Let’s take a closer look at these four steps:
1. Apply a Recode List to Your Data Frame
We have the following data frame, and want to recode the values in
the column country
:
#> id country
#> 1 1 Berlin
#> 2 2 Kairo
#> 3 3 England
#> 4 4 Schottland
The two main functions of eatRecode
are
useRecodeList()
and extractManualRecode()
. As
you might have guessed, useRecodeList()
applies a recode
list to a column of your data frame:
recoded_df <- useRecodeList(df, varName = "country", new_varName = "country_r", recodeList = recode_db)
recoded_df
#> id country country_r
#> 1 1 Berlin Germany
#> 2 2 Kairo <NA>
#> 3 3 England UK
#> 4 4 Schottland <NA>
This adds the column country_r
to our data frame
df
, which contains all recoded values that were part of the
recode list recode_db
.
2. Extract All Columns That Couldn’t Be Recoded and Recode Them Manually
All others can be extracted with
extractManualRecode()
:
manual_recodes <- extractManualRecode(recoded_df, varName = "country_r")
manual_recodes
#> id country newValues
#> 2 2 Kairo <NA>
#> 4 4 Schottland <NA>
This list can be edited manually to add the recoded values in
newValues
. For example, you can save the file as an
.xlsx
file and edit it in excel, then load it into R
again:
openxlsx::write.xlsx(manual_recodes, "./manual_recodes.xlsx")

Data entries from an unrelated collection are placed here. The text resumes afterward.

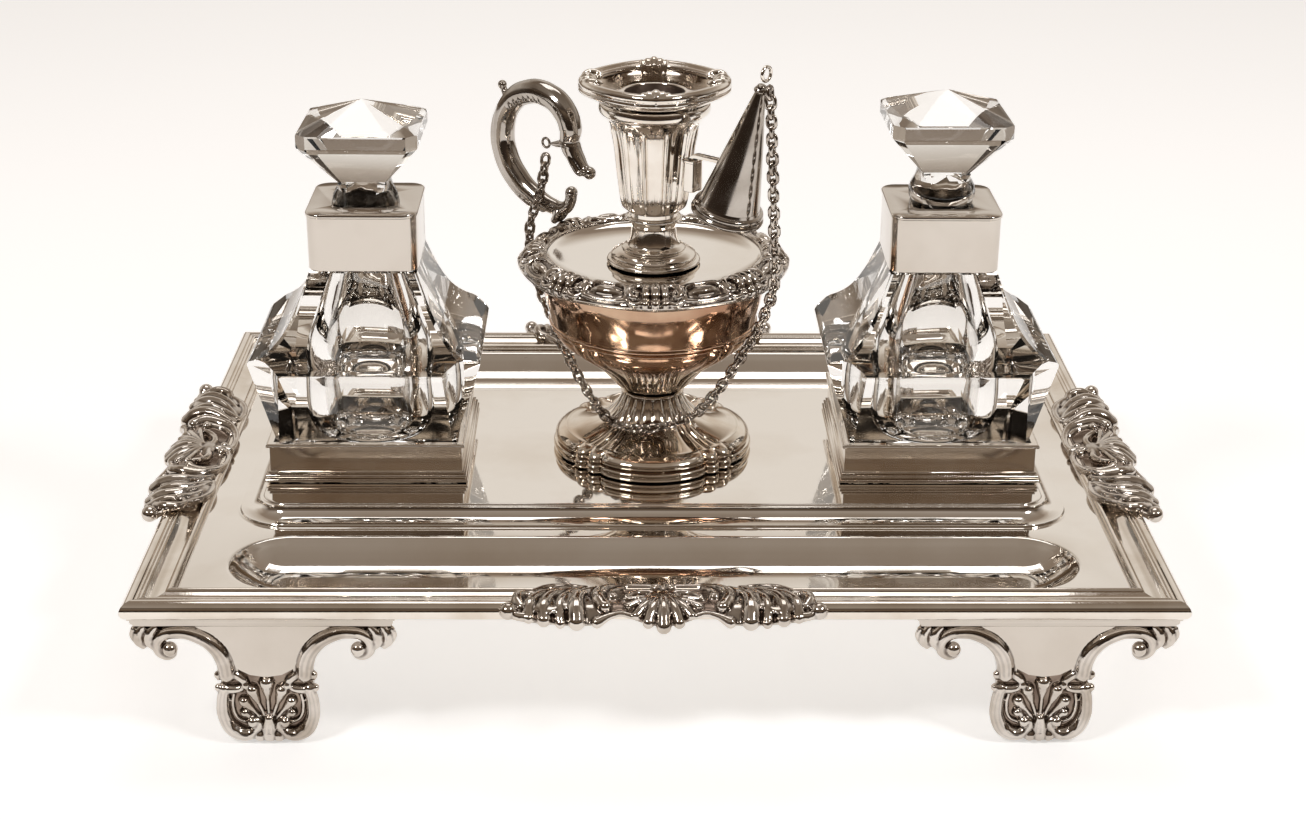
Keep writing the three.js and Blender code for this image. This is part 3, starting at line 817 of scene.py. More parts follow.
dripPan = {
    "profile": softProfile(
        [(20, 67.7), (34.7, 67.7)], [(34.7, 67.7), (34.7, 61.7)], [(34.7, 61.7), (35.7, 61.7)],
        [(35.7, 61.7), (35.7, 67.2)], [(35.7, 67.2), (37.0, 67.4)],
        [(37.0, 67.4), (37.6, 69.4), (37.4, 71.4)], [(37.4, 71.4), (37.0, 71.7), (36.6, 71.6)],
        [(36.6, 71.6), (35.2, 70.7), (32.4, 69.8), (28, 69.2), (20, 68.75)], steps=5),
}
socketShape = {
    "profile": softProfile(
        [(8, 69.3), (15.6, 69.3)], [(15.6, 69.3), (16.1, 69.8), (15.7, 70.5), (14.8, 70.8)],
        [(14.8, 71.0), (14.4, 72.2), (12.6, 73.2), (11.0, 73.6)], [(10.8, 73.8), (10.9, 74.4), (10.2, 74.9)],
        [(10.0, 75.0), (9.0, 75.6), (8.3, 77.2), (7.8, 79.6), (7.6, 82.2), (8.0, 83.9)],
        [(8.4, 84.0), (9.4, 84.5), (9.4, 85.4), (8.6, 86.0)], [(8.4, 86.1), (8.4, 87.2)],
        [(8.4, 87.3), (9.8, 88.6), (10.9, 91.4), (11.7, 96.8), (12.5, 103.4), (13.3, 110.6), (14.5, 116.4),
         (16.1, 119.8), (17.4, 121.4)],
        [(17.9, 121.5), (18.6, 122.1), (18.9, 123.3), (18.7, 124.9), (18.2, 125.5)],
        [(17.6, 125.5), (15.8, 121.7), (13.2, 116.9), (11.5, 113.6), (11.3, 106), (11.3, 100.4)],
        [(11.3, 100.4), (4, 100.2)], steps=5),
    "flutes": 12,
}
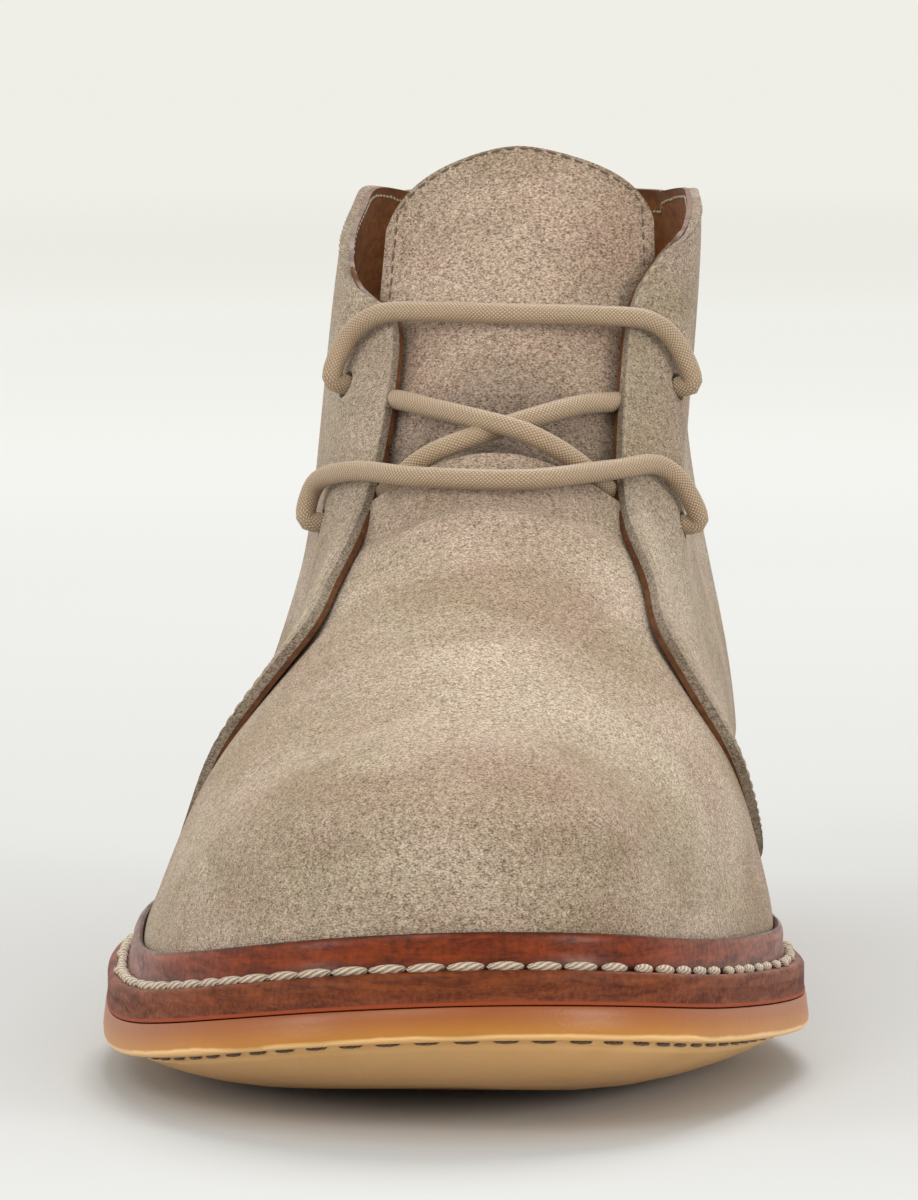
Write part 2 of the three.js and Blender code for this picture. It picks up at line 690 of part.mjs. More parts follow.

recoded_df2 <- openxlsx::read.xlsx("./manual_recodes_changed.xlsx")
You can also edit the data directly in R:
manual_recodes$newValues <- c("Egypt", "UK")
3. Update Your Recode List
The next step is to update your recode data base, so it contains all needed values:
updateRecodeDB(newRecodes = manual_recodes,
oldValues = "country",
directory = here::here("tests", "testthat"), # I use the here package to set the path to the data base
DBname = "helper_recodeDB_2",
ListName = "country",
fileType = "xlsx")
#> [1] "Successfully updated helper_recodeDB_2.xlsx"
4. Apply this Updated Recode List to Your Data Frame
Now you can use this recoded list on your data frame.
recodeList_2 <- as.data.frame(readxl::read_xlsx(here::here("tests", "testthat", "helper_recodeDB_2.xlsx")))
recoded_df2 <- useRecodeList(df, varName = "country", new_varName = "country_r",
recodeList = recodeList_2)
recoded_df2
#> id country country_r
#> 1 1 Berlin Germany
#> 2 2 Kairo Egypt
#> 3 3 England UK
#> 4 4 Schottland UK